__Data shown__:
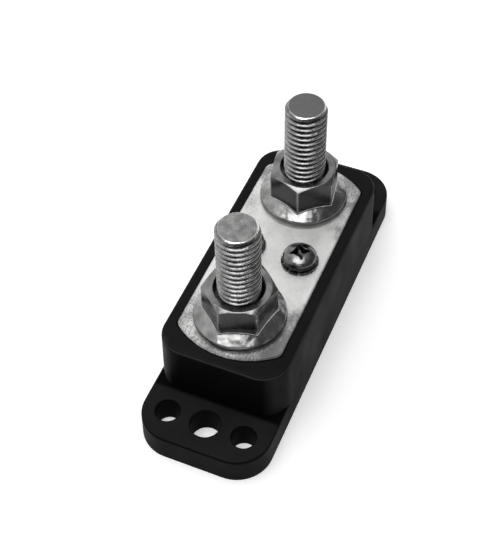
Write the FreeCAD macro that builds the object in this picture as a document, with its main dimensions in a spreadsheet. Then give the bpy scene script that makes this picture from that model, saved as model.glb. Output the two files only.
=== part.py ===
import FreeCAD, Part
import math
import os
import Sketcher
from FreeCAD import Placement, Rotation, Vector

# Two-stud bus bar: a moulded base with two mounting ears, a plated bar let into its top,
# two bolts held head-down in the base as studs, a flange nut on each stud, and two pan-head
# terminal screws with tooth lock washers in the middle of the bar.
#
# Frame: X runs along the bar, Y across it, Z up. The origin is the middle of the underside,
# in the plane of the surface that the base is screwed to.

# Name, size in millimetres or degrees, and what the size is.
DIMENSIONS = [
    ("base_length", 97.0, "over both ears, at the underside"),
    ("base_width", 31.7, "across the underside"),
    ("base_draft", 1.3, "mould draft of every outer wall, degrees"),
    ("ear_thickness", 7.2, "underside to the top of the ears"),
    ("ear_corner_radius", 8.6, "plan corners of the ears"),
    ("ear_edge_round", 0.7, "rounding along the top edge of the ears"),
    ("ear_length", 13.6, "end of an ear to the raised block, measured at the underside"),
    ("block_height", 21.5, "underside to the rim round the bar"),
    ("block_corner_radius", 6.9, "plan corners of the raised block"),
    ("rim_round", 0.9, "rounding along the outer rim"),
    ("recess_depth", 3.55, "rim down to the floor that the bar lies on"),
    ("recess_corner_round", 1.1, "plan corners of that recess"),
    ("small_hole_diameter", 5.75, "outer mounting holes"),
    ("small_hole_margin", 6.45, "outer holes' axes in from the base's sides"),
    ("middle_hole_diameter", 7.1, "middle mounting hole of each ear"),
    ("hole_row_margin", 7.5, "each ear's row of holes in from the base's end"),
    ("core_wall", 3.2, "wall left round the moulding's cored cells"),
    ("core_rib", 2.0, "ribs between the cored cells"),
    ("core_spine_offset", 4.4, "the two lengthwise ribs, either side of the middle"),
    ("core_depth", 9.2, "cored cells, up from the underside"),
    ("boss_wall", 2.4, "wall left round each bolt head pocket"),
    ("core_corner_round", 0.6, "corners of the cored cells"),
    ("end_margin", 3.05, "block's end at the underside in to the bar's bowed end"),
    ("side_margin", 3.25, "base's side at the underside in to the bar's straight side"),
    ("bar_end_radius", 18.6, "plan radius of the bowed ends"),
    ("bar_thickness", 4.0, "plated bar"),
    ("bar_corner_round", 2.0, "plan corners of the bar"),
    ("bar_edge_break", 0.3, "broken edge round the top of the bar"),
    ("bar_gap", 0.3, "bar to the recess wall"),
    ("stud_spacing", 40.0, "between the stud axes"),
    ("stud_diameter", 9.9, "over the thread crests of an M10 bolt"),
    ("stud_length", 45.0, "from under the head to the tip"),
    ("stud_tip_diameter", 8.4, "flat end face inside the tip chamfer"),
    ("bolt_hole_gap", 0.3, "bolt shank to the holes in base and bar"),
    ("head_flats", 16.0, "across flats of the bolt head"),
    ("head_height", 6.4, "bolt head"),
    ("head_chamfer_drop", 0.9, "how far the head's end chamfer runs down its corners"),
    ("washer_face_diameter", 14.6, "raised bearing face under the bolt head"),
    ("washer_face_height", 0.4, "that face's height"),
    ("head_pocket_depth", 6.9, "underside up to the face that the head pulls against"),
    ("head_pocket_gap", 0.2, "bolt head flats to the pocket's flats"),
    ("nut_flats", 15.0, "across flats"),
    ("nut_height", 10.6, "seat to top face"),
    ("nut_top_diameter", 14.6, "flat circle left by the top chamfer"),
    ("nut_chamfer_angle", 30.0, "top chamfer below level, degrees"),
    ("nut_mouth_diameter", 11.8, "countersink at both ends of the bore"),
    ("nut_bore_gap", 0.05, "running gap between nut bore and stud"),
    ("flange_diameter", 21.4, "round flange of the nut"),
    ("flange_rim_height", 1.7, "upright rim of the flange"),
    ("flange_slope", 28.5, "top of the flange above level, degrees"),
    ("flange_rim_round", 0.4, "rounding of the rim's upper edge"),
    ("nut_turn_left", -10.7, "how far the left nut stands turned on its stud, degrees"),
    ("nut_turn_right", 10.4, "how far the right nut stands turned, degrees"),
    ("screw_spacing", 13.4, "between the terminal screws, across the bar"),
    ("screw_diameter", 4.0, "thread crests of the M4 terminal screws"),
    ("screw_length", 10.0, "under the head to the tip"),
    ("screw_tip_chamfer", 0.5, "at the tip"),
    ("screw_head_diameter", 8.1, "pan head"),
    ("screw_head_height", 3.0, "pan head at its crown"),
    ("screw_head_side", 1.5, "side of the pan head up to the crown's edge"),
    ("screw_head_round", 0.9, "rounding between side and crown"),
    ("screw_thread_gap", 0.05, "running gap between screw and tapped bar"),
    ("screw_well_diameter", 4.8, "blind well under the bar for the screw tip"),
    ("screw_well_depth", 7.2, "well, down from the recess floor"),
    ("drive_span", 4.4, "cross recess, over two opposite wings"),
    ("drive_wing_width", 1.1, "one wing at the mouth"),
    ("drive_depth", 1.9, "cross recess"),
    ("drive_foot_span", 2.0, "over two wings at the bottom of the recess"),
    ("drive_foot_width", 0.6, "one wing at the bottom"),
    ("drive_turn_front", 30.0, "how far the front screw stands turned, degrees"),
    ("drive_turn_back", 40.0, "how far the back screw stands turned, degrees"),
    ("lock_ring_width", 1.1, "plain ring of the lock washer"),
    ("lock_thickness", 0.5, "lock washer sheet"),
    ("lock_bore_gap", 0.15, "lock washer bore to the screw"),
    ("lock_diameter", 9.0, "over the teeth"),
    ("lock_tooth_width", 1.3, "one tooth"),
    ("lock_tooth_twist", 20.0, "how far each tooth is twisted, degrees"),
]
LOCK_TEETH = 10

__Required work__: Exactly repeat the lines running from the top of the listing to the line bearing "from FreeCAD import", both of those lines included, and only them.

__The output__:
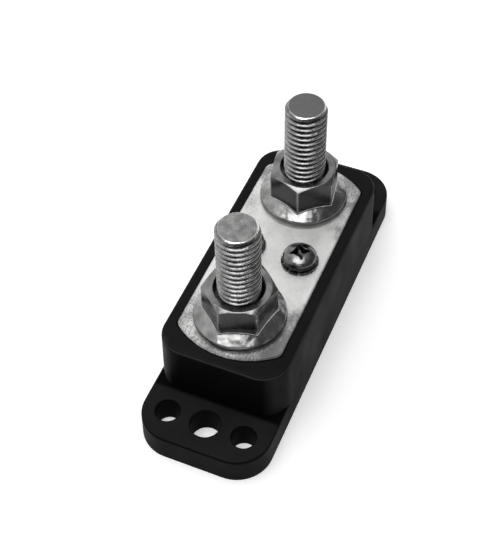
Write the FreeCAD macro that builds the object in this picture as a document, with its main dimensions in a spreadsheet. Then give the bpy scene script that makes this picture from that model, saved as model.glb. Output the two files only.
=== part.py ===
import FreeCAD, Part
import math
import os
import Sketcher
from FreeCAD import Placement, Rotation, Vector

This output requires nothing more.